Since the economic collapse in 2008, (and apart from Brexit of course,) fewer news stories have rocked the construction world than Carillion declaring bankruptcy earlier this year. 20,000 jobs, thousands of subcontractor businesses and a large number of high-profile projects were immediately put at risk.
Two months on, and three public inquiries later, a range of catalysts have been unearthed to explain the implosion – from problem projects and disputes, to mismanagement at a senior level.
We focus on three common construction risks and how they can easily be avoided.

1. Tight margins and low tendering
Securing future work is imperative; if they think they’re capable of delivering timely projects for less money than their competitors, with riskier margins, then so be it.
Carillion have cited three major UK projects as the source of cash flow problems. One of them, the Aberdeen bypass, fell behind by nearly 12 months until the contractor was replaced.

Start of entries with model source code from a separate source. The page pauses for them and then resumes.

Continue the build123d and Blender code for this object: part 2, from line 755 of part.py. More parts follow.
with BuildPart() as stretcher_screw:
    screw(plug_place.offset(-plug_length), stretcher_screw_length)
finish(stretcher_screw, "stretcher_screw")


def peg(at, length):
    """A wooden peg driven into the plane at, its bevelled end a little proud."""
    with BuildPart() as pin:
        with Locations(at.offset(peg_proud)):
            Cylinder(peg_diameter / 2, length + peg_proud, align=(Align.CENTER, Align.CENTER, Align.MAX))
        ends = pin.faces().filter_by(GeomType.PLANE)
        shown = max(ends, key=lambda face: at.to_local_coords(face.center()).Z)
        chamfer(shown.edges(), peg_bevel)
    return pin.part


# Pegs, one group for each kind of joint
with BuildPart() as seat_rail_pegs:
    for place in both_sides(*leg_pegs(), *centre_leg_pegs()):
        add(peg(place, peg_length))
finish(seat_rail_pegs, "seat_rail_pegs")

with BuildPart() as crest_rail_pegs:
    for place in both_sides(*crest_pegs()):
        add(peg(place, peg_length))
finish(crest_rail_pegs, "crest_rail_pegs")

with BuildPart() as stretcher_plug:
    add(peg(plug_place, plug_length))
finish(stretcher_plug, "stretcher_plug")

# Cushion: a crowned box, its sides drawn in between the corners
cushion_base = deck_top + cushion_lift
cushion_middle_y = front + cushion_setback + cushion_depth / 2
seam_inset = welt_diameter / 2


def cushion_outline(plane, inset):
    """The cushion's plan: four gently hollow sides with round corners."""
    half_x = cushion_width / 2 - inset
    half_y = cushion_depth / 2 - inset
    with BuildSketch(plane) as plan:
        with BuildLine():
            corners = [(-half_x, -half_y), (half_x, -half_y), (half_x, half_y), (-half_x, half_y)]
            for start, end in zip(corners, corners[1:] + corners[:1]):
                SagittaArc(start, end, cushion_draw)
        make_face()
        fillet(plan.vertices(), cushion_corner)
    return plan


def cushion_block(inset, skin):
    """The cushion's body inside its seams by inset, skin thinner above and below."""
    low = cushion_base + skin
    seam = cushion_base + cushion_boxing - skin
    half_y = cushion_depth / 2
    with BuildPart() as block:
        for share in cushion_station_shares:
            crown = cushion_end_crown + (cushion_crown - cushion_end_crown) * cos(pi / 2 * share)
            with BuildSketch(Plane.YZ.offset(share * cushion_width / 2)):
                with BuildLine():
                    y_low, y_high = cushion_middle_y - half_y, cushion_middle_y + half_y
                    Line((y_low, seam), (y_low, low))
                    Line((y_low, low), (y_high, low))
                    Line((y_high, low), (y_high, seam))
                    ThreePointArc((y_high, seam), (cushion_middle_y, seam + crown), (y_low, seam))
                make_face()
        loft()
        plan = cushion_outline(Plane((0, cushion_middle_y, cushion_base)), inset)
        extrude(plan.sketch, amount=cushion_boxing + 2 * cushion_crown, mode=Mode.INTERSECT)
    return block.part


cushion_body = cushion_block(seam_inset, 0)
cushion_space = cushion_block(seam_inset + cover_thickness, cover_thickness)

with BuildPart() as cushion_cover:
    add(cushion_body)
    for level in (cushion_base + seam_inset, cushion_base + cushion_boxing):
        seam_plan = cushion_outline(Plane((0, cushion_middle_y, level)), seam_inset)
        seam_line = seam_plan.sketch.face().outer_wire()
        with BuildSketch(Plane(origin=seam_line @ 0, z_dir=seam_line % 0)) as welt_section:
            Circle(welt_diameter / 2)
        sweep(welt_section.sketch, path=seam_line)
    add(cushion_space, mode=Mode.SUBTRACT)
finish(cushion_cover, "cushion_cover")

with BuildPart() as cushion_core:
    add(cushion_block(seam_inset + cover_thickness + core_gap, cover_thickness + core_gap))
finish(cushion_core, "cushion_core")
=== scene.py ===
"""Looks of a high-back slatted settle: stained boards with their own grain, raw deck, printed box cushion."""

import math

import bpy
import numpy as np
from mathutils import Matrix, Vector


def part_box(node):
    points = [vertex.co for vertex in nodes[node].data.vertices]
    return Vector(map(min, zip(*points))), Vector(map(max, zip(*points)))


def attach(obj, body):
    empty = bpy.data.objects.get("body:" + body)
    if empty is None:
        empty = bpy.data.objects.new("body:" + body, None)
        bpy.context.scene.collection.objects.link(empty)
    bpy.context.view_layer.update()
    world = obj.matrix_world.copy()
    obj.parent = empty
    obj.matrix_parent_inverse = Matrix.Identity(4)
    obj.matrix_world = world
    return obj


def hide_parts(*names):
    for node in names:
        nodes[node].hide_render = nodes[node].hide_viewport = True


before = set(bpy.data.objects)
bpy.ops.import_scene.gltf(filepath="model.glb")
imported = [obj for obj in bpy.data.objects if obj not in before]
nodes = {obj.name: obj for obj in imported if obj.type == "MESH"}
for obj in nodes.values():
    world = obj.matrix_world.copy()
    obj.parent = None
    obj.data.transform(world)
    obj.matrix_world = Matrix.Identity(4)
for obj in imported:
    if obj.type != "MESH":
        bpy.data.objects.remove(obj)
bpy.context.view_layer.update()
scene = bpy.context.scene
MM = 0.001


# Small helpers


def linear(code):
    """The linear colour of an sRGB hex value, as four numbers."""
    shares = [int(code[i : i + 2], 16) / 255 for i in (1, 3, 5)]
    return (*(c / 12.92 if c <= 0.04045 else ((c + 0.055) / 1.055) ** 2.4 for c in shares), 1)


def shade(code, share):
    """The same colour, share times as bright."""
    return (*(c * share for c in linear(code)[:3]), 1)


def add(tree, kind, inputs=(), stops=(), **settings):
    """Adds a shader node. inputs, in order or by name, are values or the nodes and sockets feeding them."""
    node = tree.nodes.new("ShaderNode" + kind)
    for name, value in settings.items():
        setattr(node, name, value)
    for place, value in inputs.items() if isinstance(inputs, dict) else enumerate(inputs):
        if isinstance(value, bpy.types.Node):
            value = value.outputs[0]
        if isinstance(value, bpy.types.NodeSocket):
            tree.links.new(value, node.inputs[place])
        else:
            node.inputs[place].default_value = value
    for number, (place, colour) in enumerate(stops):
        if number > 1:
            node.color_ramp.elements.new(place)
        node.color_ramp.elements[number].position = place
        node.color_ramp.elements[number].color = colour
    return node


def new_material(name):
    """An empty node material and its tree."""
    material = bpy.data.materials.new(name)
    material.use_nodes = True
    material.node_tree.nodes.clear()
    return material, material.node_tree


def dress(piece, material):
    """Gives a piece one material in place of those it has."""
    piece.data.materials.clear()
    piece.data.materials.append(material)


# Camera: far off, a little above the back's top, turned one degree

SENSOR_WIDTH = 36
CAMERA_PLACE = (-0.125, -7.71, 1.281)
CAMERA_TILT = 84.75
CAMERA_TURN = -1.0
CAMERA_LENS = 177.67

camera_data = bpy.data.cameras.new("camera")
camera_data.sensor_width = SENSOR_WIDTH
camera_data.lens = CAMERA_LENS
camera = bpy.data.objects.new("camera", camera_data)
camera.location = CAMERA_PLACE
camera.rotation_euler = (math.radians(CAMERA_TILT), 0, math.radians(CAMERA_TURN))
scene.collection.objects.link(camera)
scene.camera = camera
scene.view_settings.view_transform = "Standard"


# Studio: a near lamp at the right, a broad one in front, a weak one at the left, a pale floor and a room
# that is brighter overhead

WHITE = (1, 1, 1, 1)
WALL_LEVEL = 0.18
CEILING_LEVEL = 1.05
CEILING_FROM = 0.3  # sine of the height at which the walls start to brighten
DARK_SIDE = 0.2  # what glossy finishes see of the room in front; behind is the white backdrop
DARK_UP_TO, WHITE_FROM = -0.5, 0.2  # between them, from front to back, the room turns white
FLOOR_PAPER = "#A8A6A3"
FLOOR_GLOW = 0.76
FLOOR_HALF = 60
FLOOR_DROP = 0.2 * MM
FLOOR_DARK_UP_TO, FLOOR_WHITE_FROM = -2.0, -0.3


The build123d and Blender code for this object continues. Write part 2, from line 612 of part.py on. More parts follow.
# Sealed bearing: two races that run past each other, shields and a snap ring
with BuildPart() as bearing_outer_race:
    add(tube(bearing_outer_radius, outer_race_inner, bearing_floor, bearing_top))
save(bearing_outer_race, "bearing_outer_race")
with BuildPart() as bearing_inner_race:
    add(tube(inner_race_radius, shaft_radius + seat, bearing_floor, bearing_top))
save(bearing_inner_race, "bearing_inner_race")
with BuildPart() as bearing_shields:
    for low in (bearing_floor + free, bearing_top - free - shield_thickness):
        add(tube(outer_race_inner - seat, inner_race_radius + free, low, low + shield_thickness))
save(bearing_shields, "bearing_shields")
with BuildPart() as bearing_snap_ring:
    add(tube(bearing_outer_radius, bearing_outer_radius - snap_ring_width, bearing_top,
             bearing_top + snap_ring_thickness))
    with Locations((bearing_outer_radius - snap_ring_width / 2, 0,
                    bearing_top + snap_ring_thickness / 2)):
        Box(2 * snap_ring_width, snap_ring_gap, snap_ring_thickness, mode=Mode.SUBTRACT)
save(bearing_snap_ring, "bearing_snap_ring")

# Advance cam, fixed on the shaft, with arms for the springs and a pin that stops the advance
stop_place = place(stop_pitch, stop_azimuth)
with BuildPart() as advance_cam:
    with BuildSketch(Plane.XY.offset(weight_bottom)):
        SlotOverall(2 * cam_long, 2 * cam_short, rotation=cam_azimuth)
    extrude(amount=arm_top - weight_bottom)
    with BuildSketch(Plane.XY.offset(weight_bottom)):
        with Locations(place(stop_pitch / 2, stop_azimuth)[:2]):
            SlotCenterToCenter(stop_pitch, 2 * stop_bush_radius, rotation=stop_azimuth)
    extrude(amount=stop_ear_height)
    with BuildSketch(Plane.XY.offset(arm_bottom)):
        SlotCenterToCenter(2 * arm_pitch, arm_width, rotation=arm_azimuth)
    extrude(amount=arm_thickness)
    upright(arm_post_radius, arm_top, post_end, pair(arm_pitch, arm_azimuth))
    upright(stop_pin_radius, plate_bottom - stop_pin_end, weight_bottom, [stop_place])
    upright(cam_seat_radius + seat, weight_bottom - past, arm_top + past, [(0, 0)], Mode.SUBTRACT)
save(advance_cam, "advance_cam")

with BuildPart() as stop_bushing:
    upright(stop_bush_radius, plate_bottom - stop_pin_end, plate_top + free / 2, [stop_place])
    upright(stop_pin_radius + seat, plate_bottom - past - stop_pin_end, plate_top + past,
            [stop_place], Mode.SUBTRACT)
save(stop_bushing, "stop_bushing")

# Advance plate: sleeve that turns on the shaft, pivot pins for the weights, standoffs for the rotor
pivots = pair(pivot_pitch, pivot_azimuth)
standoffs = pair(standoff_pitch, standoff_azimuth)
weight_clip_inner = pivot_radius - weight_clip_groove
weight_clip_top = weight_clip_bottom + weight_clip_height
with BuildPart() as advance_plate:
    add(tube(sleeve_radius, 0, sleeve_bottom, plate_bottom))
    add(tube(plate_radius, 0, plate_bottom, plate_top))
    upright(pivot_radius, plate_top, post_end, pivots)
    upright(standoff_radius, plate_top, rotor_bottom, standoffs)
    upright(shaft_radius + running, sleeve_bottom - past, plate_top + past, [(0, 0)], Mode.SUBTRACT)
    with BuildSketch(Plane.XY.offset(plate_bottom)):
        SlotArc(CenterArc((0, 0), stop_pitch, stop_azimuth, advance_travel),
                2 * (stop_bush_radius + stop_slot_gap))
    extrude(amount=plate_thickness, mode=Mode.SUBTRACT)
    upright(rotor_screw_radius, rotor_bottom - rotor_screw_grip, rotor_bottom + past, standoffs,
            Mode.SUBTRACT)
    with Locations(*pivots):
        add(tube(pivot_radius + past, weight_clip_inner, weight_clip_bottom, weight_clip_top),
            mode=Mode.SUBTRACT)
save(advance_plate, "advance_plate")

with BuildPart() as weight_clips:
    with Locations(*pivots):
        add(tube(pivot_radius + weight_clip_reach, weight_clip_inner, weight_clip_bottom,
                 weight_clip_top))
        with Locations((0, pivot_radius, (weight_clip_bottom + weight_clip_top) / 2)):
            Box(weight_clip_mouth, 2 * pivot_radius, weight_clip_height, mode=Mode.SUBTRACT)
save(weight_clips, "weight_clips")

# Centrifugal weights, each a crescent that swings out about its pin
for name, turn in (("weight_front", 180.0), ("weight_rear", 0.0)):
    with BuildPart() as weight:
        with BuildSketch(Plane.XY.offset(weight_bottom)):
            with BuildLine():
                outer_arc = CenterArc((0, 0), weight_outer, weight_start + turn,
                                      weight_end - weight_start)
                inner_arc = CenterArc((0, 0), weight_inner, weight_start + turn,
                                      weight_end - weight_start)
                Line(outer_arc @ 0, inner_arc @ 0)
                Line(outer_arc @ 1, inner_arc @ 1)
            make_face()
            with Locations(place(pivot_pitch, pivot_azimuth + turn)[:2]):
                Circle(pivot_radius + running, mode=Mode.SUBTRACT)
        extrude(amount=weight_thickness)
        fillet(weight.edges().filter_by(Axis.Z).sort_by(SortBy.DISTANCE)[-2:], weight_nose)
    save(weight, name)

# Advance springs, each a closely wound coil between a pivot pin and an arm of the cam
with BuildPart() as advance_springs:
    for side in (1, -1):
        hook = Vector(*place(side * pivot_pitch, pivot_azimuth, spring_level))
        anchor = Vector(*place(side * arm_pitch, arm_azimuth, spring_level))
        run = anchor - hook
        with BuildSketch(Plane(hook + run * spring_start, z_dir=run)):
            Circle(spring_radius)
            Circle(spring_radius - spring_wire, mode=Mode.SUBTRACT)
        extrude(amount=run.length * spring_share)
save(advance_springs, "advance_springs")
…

Working with tight margins, gives little wiggle room for costly problems and delays. This potentially generates project losses rather than profit, which results in serious cash flow repercussions.
Solution: Better risk management and accurate tendering
The key is having the ability to calculate, predict and mitigate risks – having clear visibility of running project costs against budget is vital, so that you can flag issues, and deal with them immediately.
Payapps recommends:
- Accurate profit and loss reporting with visibility of supply chain payments across all projects and divisions
- Accurate data for risk assessment and tendering
2. Poor cashflow visibility
The company resorted to 126-day payment terms with some subcontractors – well over the 30 days set out by the Fair payment charter (of which Carillion were a member), owing over £800m in retention.
Increasing efficiency across the application for payment and approval process is essential in ensuring supply chains are paid on time, providing a sustainable cashflow to subcontractors. A 126-day payment term structure creates a level of risk that no supplier should be subject to.
Solution
A structured online system for managing the application for payment and approval process provides visibility of cashflow, reduces risk and saves time.
Payapps recommends:
- Comprehensive cashflow reporting to provide key critical information
- An improved application and payment notice process, with transparency of your supply chain payment process
3. Disputes
Carillion found themselves embroiled in a number of disputes. The most heavily referenced is their quarrel with Qatari developer Msheireb properties for the Downtown Doha project.
Ex-Chief Executive Richard Howson claims that the company was owed over £200m for the project; Msheireb claim that Carillion’s lack of cash flow caused project delays, and that when they had paid Carillion, the contractor didn’t use this money to pay their supply chain, incurring further charges to the client.
Solution:
Pay your supply chain on time, choose the best and most reliable subcontractors, keep a clear audit trail of processes (to cover your back) and ensure you have the cashflow to deliver the project.
Payapps recommends:
- Contract deliverables that set you apart from competitors – Accurate BIM and O&M manuals.
- Tools which give visibility to your subcontractors – Online payment applications, snagging/defects, BIM. These tools help with project delivery for your internal staff and they provide a clear audit trail in the event of a dispute.